All of God’s involvement with his people is characterised by blessing. One of the most touching scenes in the gospels shows Jesus welcoming the children, putting his arms around them and blessing them. As he ascends into heaven he raises his hands and blesses his disciples. And he blesses food before he takes it and breaks it, and shares it.
So a blessing is our praise and thanksgiving. It is our hope and our prayer. It is God’s grace and glory poured out to us. And as all the Epiphany signs and symbols remind us, that grace and that glory are never stinted. Just as when Jesus turned the water into wine at the wedding at Cana, and produced about 150 gallons of the stuff, so at that fish picnic on the shore of Lake Galilee his distribution of the five loaves and two fishes produced 12 great baskets of surplus.
But notice too how these blessings are not some kind of magical protection – from thirst or hunger or any other kind of suffering – but rather take the form of immensely practical responses to human need. God’s blessings are being poured out now, as I speak, in so many stricken areas of the world as neighbours – and, perhaps, enemies work to help one another. In her novel Death comes to the Archbishop, Willa Cather has her central character say this:
Where there is great love there are always miracles…. The miracles of the Church seem to me to rest not so much upon faces or voices or healing power coming suddenly near to us from afar off, but upon our perceptions being made finer, so that for a moment our eyes can see and our ears hear what is there about us always.
Blessings are signs of God’s love: they direct our attention to his active presence in and around us. St Ambrose put it well:
You may not be rich. You may not be able to bequeath any great possessions to your children.

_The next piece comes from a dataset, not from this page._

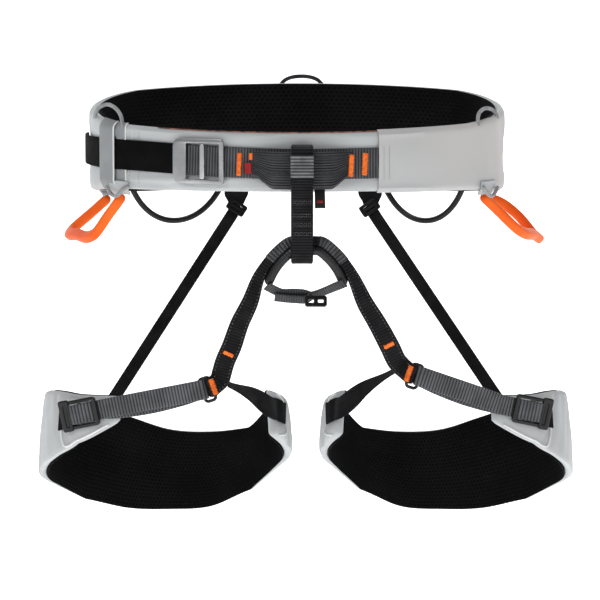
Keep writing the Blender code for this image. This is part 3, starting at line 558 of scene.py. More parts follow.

But one thing you can give them – the heritage of your blessing. And it is better to be blessed
than to be rich.
As we ask God’s blessing today on the plough, on the work of farms and farmers and all who work to alleviate the world’s hunger, we should do so with confidence and with faith. For when our eyes are open to God and the things of God, and our hearts are open to those in need, God never hesitates to pour out his blessings upon us and those for whom we pray. And for that, thanks be to God.